┌─ Information supplied

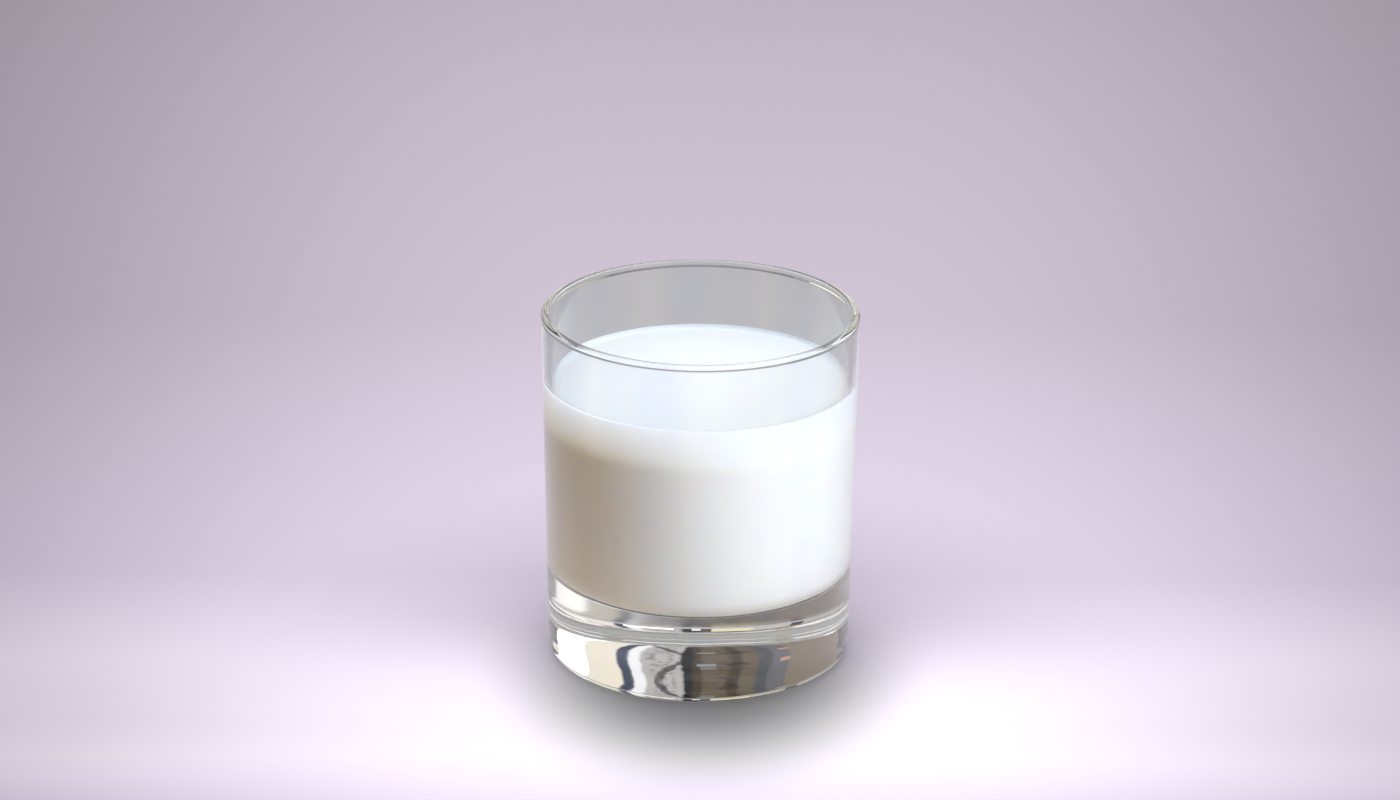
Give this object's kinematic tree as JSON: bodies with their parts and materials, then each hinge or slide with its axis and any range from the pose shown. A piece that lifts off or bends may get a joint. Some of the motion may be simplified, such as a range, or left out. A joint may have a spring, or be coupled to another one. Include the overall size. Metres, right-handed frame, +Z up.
{
  "type": "glass of milk",
  "caption": "Straight-sided clear tumbler with a thick solid base and a rounded lip, filled with milk to a little below the rim, for setting on a table or tray.",
  "frame": {"origin": "middle of the foot, on the surface the glass stands on", "axes": "+Z up, along the glass's axis of symmetry; the glass is round, so X and Y are free"},
  "size_m": [0.082, 0.082, 0.094],
  "materials": {
    "glass": "clear pressed glass, fire-polished, with a faint green-grey at its edges",
    "milk": "cool white liquid, opaque, with a smooth wet surface"
  },
  "bodies": {
    "root": {"tumbler": "glass", "milk": "milk"}
  },
  "joints": []
}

└─

• Task
Write out each line of the data above again, exactly as given.

• Task response
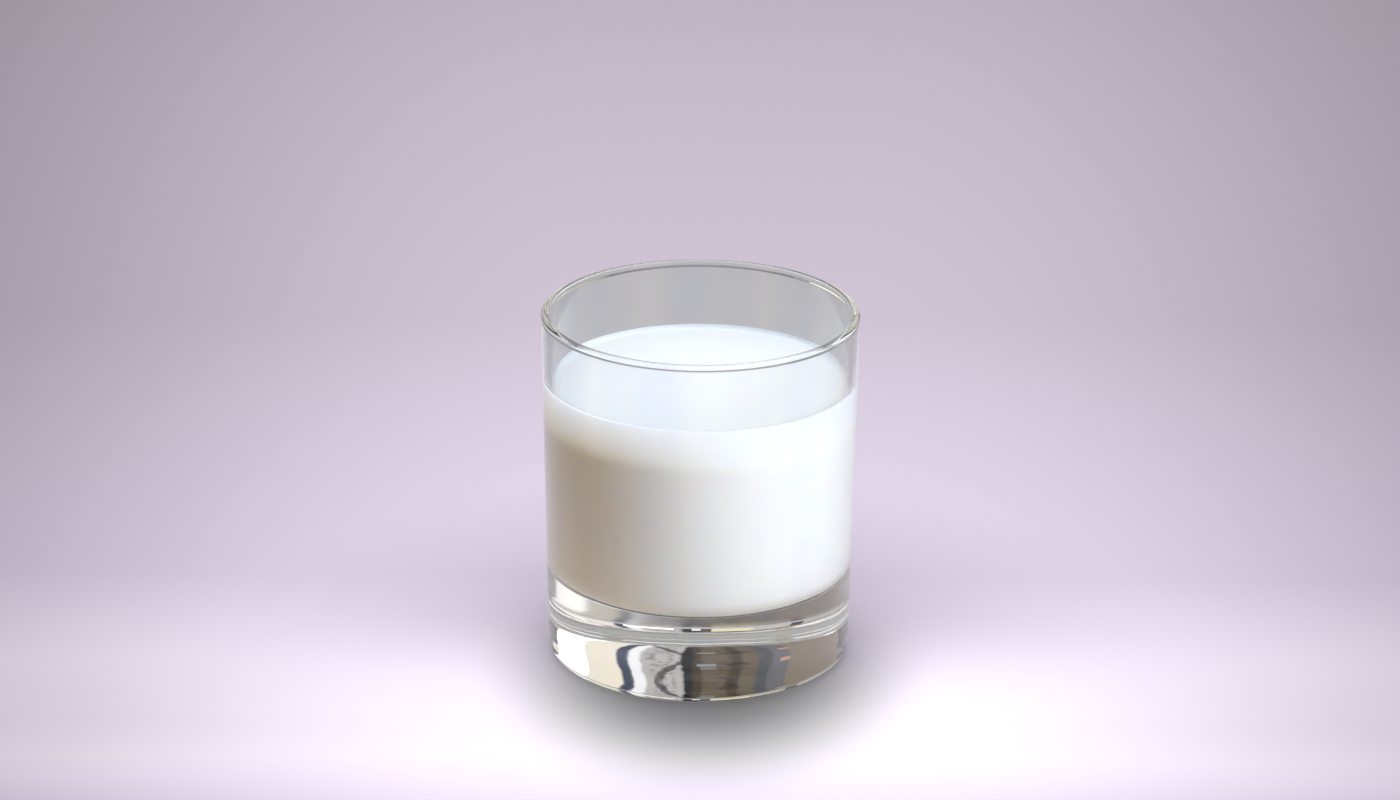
Give this object's kinematic tree as JSON: bodies with their parts and materials, then each hinge or slide with its axis and any range from the pose shown. A piece that lifts off or bends may get a joint. Some of the motion may be simplified, such as a range, or left out. A joint may have a spring, or be coupled to another one. Include the overall size. Metres, right-handed frame, +Z up.
{
  "type": "glass of milk",
  "caption": "Straight-sided clear tumbler with a thick solid base and a rounded lip, filled with milk to a little below the rim, for setting on a table or tray.",
  "frame": {"origin": "middle of the foot, on the surface the glass stands on", "axes": "+Z up, along the glass's axis of symmetry; the glass is round, so X and Y are free"},
  "size_m": [0.082, 0.082, 0.094],
  "materials": {
    "glass": "clear pressed glass, fire-polished, with a faint green-grey at its edges",
    "milk": "cool white liquid, opaque, with a smooth wet surface"
  },
  "bodies": {
    "root": {"tumbler": "glass", "milk": "milk"}
  },
  "joints": []
}